DATA PROVIDED:
====

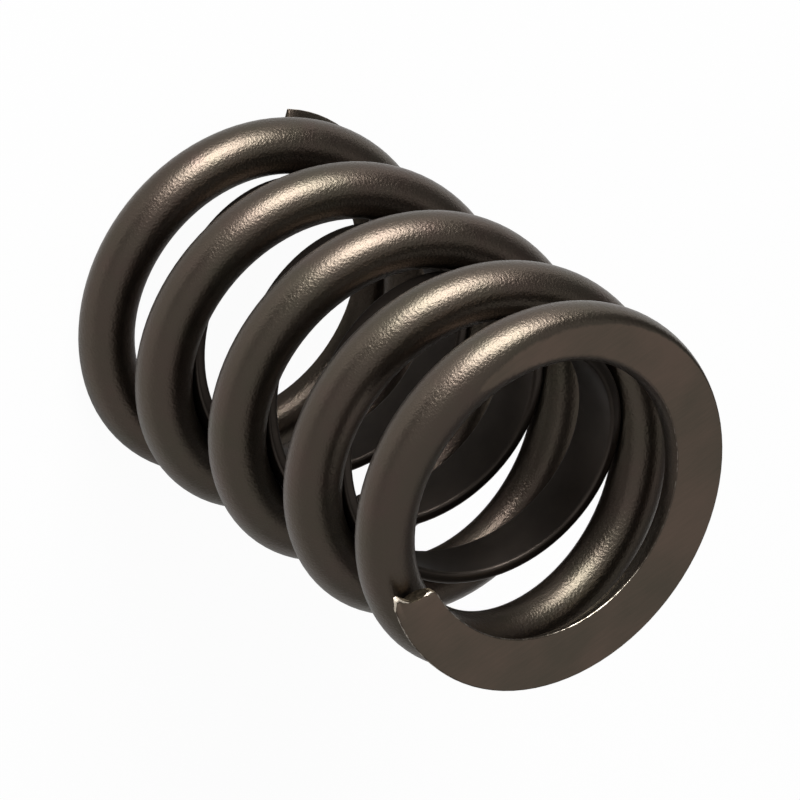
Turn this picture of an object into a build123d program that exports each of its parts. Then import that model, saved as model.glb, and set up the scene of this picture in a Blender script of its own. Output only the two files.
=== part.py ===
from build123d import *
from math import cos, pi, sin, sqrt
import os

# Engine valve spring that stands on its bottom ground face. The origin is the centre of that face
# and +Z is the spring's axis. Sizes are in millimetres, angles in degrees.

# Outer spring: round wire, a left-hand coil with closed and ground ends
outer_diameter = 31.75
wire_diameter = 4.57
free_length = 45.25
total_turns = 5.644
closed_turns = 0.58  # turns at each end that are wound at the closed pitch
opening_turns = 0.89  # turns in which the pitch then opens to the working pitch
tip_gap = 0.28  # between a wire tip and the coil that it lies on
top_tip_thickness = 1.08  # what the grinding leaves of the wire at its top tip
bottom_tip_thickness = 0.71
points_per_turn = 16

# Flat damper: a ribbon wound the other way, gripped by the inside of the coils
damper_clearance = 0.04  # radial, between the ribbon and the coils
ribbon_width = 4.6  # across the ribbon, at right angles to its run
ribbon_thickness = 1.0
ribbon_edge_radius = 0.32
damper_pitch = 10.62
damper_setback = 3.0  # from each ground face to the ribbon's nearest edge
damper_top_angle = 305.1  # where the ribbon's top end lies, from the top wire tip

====

Output all of the data again. Match it exactly.

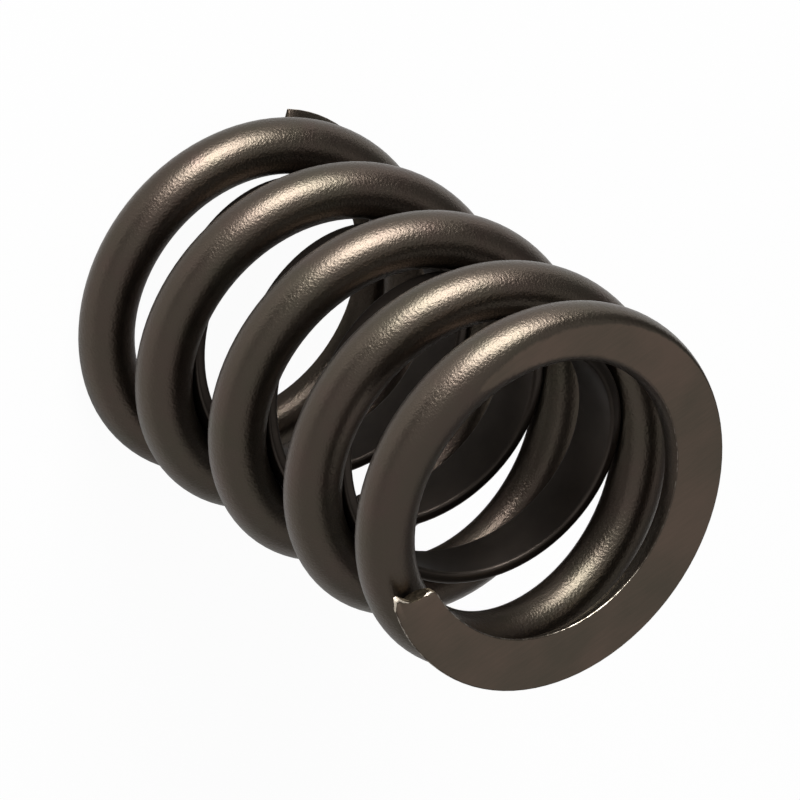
Turn this picture of an object into a build123d program that exports each of its parts. Then import that model, saved as model.glb, and set up the scene of this picture in a Blender script of its own. Output only the two files.
=== part.py ===
from build123d import *
from math import cos, pi, sin, sqrt
import os

# Engine valve spring that stands on its bottom ground face. The origin is the centre of that face
# and +Z is the spring's axis. Sizes are in millimetres, angles in degrees.

# Outer spring: round wire, a left-hand coil with closed and ground ends
outer_diameter = 31.75
wire_diameter = 4.57
free_length = 45.25
total_turns = 5.644
closed_turns = 0.58  # turns at each end that are wound at the closed pitch
opening_turns = 0.89  # turns in which the pitch then opens to the working pitch
tip_gap = 0.28  # between a wire tip and the coil that it lies on
top_tip_thickness = 1.08  # what the grinding leaves of the wire at its top tip
bottom_tip_thickness = 0.71
points_per_turn = 16

# Flat damper: a ribbon wound the other way, gripped by the inside of the coils
damper_clearance = 0.04  # radial, between the ribbon and the coils
ribbon_width = 4.6  # across the ribbon, at right angles to its run
ribbon_thickness = 1.0
ribbon_edge_radius = 0.32
damper_pitch = 10.62
damper_setback = 3.0  # from each ground face to the ribbon's nearest edge
damper_top_angle = 305.1  # where the ribbon's top end lies, from the top wire tip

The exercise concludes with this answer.